**WHAT THE TASK REQUIRES**
Check each line of the material below, and copy it if it holds the string "context".
* Begin PROVIDED INFORMATION *
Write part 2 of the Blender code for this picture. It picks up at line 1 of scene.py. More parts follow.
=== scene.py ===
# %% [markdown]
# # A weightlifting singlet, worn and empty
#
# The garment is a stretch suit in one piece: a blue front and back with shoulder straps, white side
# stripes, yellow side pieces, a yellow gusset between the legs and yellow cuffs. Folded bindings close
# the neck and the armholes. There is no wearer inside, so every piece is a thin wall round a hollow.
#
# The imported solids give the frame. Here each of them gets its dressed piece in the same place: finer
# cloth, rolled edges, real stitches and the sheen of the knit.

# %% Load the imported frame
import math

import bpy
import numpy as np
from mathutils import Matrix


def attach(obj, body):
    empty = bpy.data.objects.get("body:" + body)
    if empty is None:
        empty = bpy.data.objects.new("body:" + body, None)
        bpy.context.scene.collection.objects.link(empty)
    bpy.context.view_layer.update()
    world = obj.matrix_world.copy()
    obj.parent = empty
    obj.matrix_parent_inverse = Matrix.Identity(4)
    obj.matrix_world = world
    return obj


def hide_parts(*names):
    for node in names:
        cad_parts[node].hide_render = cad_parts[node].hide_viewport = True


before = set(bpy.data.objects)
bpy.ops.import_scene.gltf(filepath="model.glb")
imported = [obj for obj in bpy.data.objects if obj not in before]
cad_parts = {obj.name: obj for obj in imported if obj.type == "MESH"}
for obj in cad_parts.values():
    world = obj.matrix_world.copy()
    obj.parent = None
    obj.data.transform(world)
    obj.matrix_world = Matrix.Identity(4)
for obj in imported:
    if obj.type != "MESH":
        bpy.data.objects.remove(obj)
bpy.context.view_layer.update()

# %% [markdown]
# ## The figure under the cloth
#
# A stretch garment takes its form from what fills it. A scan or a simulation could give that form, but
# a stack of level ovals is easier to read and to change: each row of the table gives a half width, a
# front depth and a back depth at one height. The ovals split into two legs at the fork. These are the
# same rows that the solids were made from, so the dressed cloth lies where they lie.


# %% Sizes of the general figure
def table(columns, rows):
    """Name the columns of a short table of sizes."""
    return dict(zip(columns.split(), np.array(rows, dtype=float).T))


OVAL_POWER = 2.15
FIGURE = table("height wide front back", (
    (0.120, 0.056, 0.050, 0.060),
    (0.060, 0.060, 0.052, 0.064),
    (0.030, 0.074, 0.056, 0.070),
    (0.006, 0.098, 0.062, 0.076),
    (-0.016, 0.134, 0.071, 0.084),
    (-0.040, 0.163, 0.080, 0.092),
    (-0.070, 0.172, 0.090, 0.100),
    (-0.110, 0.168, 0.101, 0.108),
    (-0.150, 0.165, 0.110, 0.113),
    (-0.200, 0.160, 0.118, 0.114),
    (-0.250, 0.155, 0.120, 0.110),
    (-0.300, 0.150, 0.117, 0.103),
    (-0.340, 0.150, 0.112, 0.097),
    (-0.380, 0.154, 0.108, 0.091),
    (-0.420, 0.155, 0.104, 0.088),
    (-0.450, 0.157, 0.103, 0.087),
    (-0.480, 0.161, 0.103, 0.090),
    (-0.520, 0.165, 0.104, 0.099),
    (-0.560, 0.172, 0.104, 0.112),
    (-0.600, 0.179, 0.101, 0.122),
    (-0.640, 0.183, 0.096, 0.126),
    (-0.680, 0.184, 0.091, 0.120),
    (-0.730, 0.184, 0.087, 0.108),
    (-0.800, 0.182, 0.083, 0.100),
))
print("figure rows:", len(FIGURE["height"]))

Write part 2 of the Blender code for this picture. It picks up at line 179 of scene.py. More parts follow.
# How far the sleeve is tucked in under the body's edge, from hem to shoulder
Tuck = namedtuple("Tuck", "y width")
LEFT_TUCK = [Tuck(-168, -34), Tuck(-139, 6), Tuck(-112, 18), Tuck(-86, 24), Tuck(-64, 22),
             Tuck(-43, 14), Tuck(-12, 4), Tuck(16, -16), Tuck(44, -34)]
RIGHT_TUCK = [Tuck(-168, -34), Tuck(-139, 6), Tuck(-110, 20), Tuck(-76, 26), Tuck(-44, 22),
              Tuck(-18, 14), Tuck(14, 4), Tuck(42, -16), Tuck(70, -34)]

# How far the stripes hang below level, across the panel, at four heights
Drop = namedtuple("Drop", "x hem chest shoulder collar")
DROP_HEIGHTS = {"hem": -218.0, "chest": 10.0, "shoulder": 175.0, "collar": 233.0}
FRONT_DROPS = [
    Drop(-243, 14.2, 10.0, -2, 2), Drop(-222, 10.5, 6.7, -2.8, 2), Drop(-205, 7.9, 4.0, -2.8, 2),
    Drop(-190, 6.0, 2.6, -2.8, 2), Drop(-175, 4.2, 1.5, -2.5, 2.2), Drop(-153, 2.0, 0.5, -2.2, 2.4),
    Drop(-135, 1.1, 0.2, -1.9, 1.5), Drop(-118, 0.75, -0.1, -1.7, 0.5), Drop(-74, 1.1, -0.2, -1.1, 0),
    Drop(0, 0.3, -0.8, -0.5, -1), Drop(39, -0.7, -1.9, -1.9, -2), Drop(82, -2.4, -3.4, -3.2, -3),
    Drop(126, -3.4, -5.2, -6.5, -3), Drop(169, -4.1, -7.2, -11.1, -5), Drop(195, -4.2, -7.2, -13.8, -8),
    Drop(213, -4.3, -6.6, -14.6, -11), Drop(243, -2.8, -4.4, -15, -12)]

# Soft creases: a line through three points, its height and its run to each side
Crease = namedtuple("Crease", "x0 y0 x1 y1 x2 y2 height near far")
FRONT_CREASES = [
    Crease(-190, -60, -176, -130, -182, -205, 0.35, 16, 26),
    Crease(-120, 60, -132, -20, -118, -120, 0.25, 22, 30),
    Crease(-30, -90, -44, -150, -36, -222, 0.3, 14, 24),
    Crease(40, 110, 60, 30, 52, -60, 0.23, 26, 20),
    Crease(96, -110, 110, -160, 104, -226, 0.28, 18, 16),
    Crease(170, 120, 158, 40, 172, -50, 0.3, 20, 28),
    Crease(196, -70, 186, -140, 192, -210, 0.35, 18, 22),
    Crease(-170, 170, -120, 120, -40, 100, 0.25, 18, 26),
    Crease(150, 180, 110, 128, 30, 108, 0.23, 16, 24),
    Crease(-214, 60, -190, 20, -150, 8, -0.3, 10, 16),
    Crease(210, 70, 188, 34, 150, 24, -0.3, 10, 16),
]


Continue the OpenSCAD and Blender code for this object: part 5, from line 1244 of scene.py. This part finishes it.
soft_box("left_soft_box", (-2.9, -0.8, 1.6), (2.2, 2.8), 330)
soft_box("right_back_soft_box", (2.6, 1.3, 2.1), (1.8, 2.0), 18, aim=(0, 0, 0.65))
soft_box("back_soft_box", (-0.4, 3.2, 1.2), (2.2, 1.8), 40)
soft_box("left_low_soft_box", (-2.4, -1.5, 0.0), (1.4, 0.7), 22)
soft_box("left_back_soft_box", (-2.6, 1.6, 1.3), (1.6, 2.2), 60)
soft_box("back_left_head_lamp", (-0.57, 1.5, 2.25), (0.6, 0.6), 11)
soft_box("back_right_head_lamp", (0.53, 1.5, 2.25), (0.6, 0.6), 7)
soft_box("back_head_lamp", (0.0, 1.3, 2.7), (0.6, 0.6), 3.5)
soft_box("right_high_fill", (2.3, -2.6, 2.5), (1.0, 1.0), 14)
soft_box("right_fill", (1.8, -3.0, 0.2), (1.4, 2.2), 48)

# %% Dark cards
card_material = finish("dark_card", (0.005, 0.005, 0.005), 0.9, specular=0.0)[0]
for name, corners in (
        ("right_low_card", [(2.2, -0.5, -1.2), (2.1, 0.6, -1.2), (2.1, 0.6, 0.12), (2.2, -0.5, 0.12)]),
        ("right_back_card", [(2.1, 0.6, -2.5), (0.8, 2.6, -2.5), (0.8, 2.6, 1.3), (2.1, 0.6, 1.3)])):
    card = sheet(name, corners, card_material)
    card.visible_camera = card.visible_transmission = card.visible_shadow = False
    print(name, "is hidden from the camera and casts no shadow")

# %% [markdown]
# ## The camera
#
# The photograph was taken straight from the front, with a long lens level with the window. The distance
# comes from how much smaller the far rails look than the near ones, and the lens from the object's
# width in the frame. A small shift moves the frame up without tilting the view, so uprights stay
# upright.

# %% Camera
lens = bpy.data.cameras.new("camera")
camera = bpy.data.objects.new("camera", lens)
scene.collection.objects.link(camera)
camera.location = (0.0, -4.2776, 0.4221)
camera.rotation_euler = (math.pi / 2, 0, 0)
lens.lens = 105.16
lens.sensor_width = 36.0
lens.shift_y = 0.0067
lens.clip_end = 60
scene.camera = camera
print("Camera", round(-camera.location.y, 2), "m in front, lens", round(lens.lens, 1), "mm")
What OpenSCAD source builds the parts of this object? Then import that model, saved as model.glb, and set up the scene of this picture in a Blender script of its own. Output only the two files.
* End PROVIDED INFORMATION *
**FULL ANSWER**
        bpy.context.scene.collection.objects.link(empty)
    bpy.context.view_layer.update()
bpy.context.view_layer.update()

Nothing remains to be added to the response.